What are the drawbacks of this approach? The obvious one is the need to manually maintain our alignment and size “guesses”, though the automatic detection by the C++ compiler of the situation when they are out of sync helps a lot.

The fact that the implementation class can have different sizes on different platforms and different compiler implementations is a more serious problem. For example, 32 and 64-bit platforms have different sizes of some fundamental types and containers such as std::map can have different sizes in different STL implementations. As a result, in order to make sure that the size that we have hard-coded is sufficient, we need to compile our application on all the platforms and with all the compilers that we claim to support. One way to alleviate this problem at the expense of extra maintenance is to recreate the “data image” using the same or similar types as the implement class.
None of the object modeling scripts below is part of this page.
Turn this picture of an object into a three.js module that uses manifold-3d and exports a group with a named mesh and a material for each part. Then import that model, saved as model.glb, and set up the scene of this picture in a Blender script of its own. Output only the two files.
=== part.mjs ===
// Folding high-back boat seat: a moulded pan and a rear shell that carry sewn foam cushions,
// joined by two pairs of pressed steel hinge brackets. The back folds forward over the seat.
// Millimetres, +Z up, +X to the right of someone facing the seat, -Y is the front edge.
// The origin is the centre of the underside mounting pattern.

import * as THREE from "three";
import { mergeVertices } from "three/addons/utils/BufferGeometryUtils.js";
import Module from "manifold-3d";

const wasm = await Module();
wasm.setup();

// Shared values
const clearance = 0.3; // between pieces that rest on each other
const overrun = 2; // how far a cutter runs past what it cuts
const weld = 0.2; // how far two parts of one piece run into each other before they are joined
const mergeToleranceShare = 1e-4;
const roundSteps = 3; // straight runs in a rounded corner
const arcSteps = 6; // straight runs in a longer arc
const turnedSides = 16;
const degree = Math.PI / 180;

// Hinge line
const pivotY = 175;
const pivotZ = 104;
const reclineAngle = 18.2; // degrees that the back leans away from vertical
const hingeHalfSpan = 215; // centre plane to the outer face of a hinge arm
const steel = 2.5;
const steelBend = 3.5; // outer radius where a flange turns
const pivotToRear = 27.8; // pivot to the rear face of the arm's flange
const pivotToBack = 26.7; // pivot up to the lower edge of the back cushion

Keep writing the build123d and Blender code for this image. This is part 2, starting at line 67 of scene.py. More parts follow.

For example, suppose our implementation class had the following member variables:

class entry
{
   ...
};
 
class object::impl
{
  ...
 
private:
  size_t count_;
  bool initialized_;
  std::map<entry> map_;
};

Then the header file for this pimpl class could look like this:

class object
{
  ...
 
private:
  class impl;
 
  class impl_img
  {
    size_t count_;
    bool initialized_;
    std::map<int> map_; // Same size as map<entry>.
  };
 
  union impl_mem
  {
    void* align;
    char buf[sizeof (impl_img)];
  };
 
  impl& impl_;
  impl_mem impl_mem_;
};

This approach won’t scale to the more complex cases where, for example, the implementation class contains many member variables of other implementation-specific classes, like entry above. However, the more complex the implementation class, the lesser the benefit of this optimization. In the example above, for instance, the dynamic allocations by the map will presumably far outweigh the single allocation required to instantiate the implementation object. The saving of the dynamic memory allocation will be most significant for simpler implementation classes in which case it could be possible to use the above approach without too much maintenance overhead.